Thursday, July 05, 2012

Poetry of the 1980s - NPF at U of Maine IV


It didn't take Star Black any time at all to see what Keth Tuma and I have in common.

Thanks to Star and to Patrick Pritchett for the photos with me in them on this page.  I saw that Douglas Rothschild was quite adept at the arm's length self-shot, which I'll have to get him to teach me one day.



First up was a panel with Susan Gilmore, who had sat next to me at the banquet the night before and is doing good work on Gwendolyn Brooks, Alan Golding and Jonathan Skinner.  Following that was a session on small presses and magazines, in the course of which the preternaturally happy Danny Snelson supplied a URL from which we could, for a few days, download the full run of Jimmy and Lucy's House of K. Grant Jenkins and I immediately started downloading the mag while the panel was in process.  I remember first seeing a copy at David Bromige's house on my first visit to California.  Good to see the full run.  It was good, too, to hear Don Wellman talk about his work on Coherence, and Laura Moriarty's paper on Vanishing Cab revealed to me how many of my DC poet friends had gotten a ride in that cab.

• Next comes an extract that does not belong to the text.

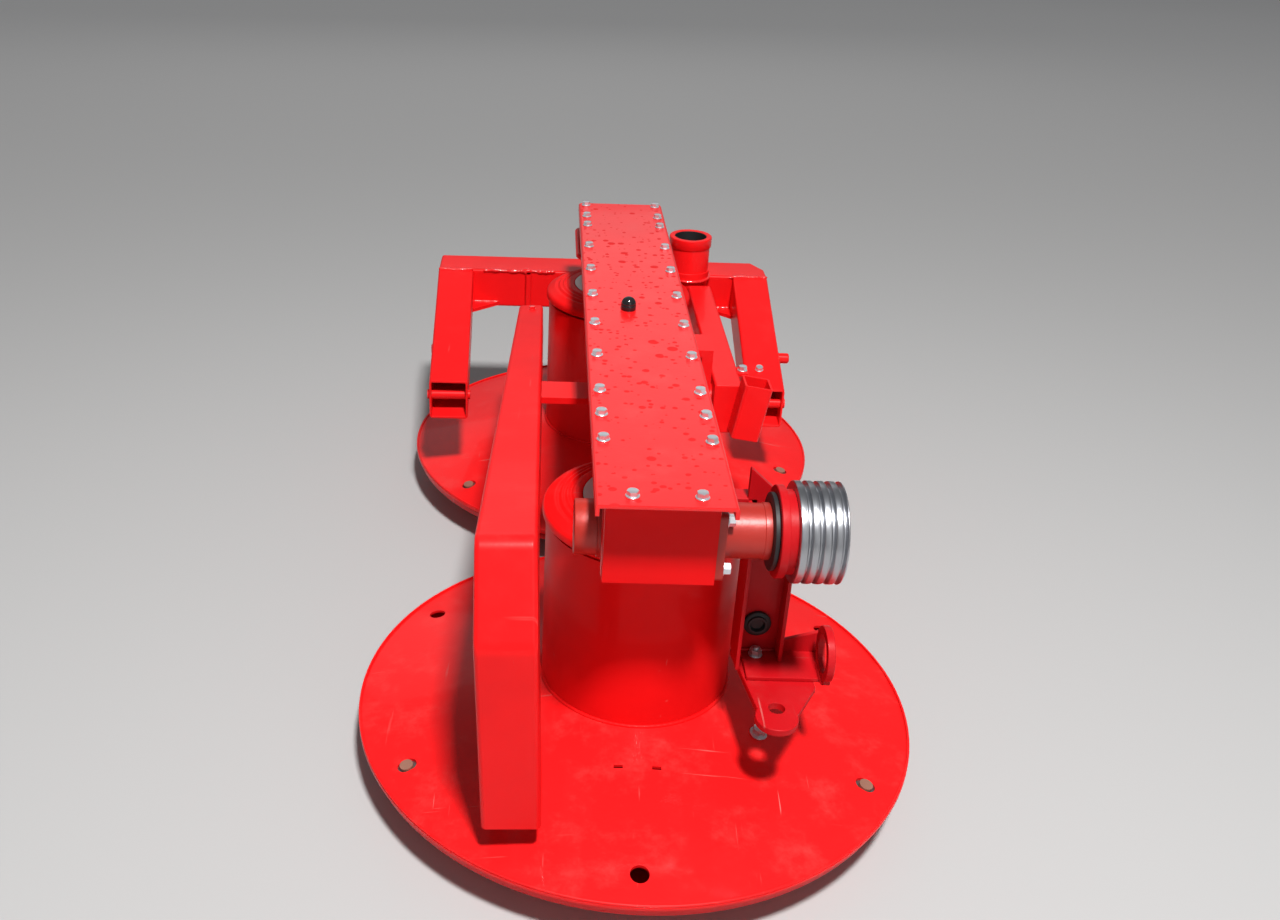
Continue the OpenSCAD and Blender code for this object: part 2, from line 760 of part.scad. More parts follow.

After an afternoon panel titled "After the Black Arts" that made a great companion to our plenary on African American poets the previous day, there was a plenary that ran the gamut from Nathaniel Mackey, through Beverly Dahlen, Anne Waldman and Robert Gluck, to Erica Hunt.  The final keynote readers that night were Mei-mei Berssenbrugge, who was known by her little dog all through the evening, and Nathaniel Mackey.  I'd received an invitation to introduce Mackey as I was preparing to leave California for the conference, which gave me the perfect excuse to ask Mackey to autograph my mint condition copy of his second chapbook, Septet for the End of Time.  The next morning, there were so many of us on the flight from Bangor to Philadelphia that we had a veritable final reception at the airport coffee shop.














Wednesday, July 04, 2012

POETRY OF THE 1980s - Maine III




Friday's sessions started for me with a panel on Feminism in the 1980s organized by Arielle Greenberg that featured Catherine Wagner and Linda Russo, with whom I would be performing in the poetry event that night.  When I saw Linda's stack of index cards I got a bit sad, thinking of the many times I'd been here with Lorenzo Thomas, who always spoke from such a deck of cards.  Time passed, and I attended a panel on temporality.



The afternoon plenary was a panel I organized, "Of Time and Bodies: New Black Aesthetics/New Black Critique," featuring presentations by Mecca Jamillah Sullivan, Meta Jones and Evie Shockley.





I only eat lobster when visiting the University of Maine.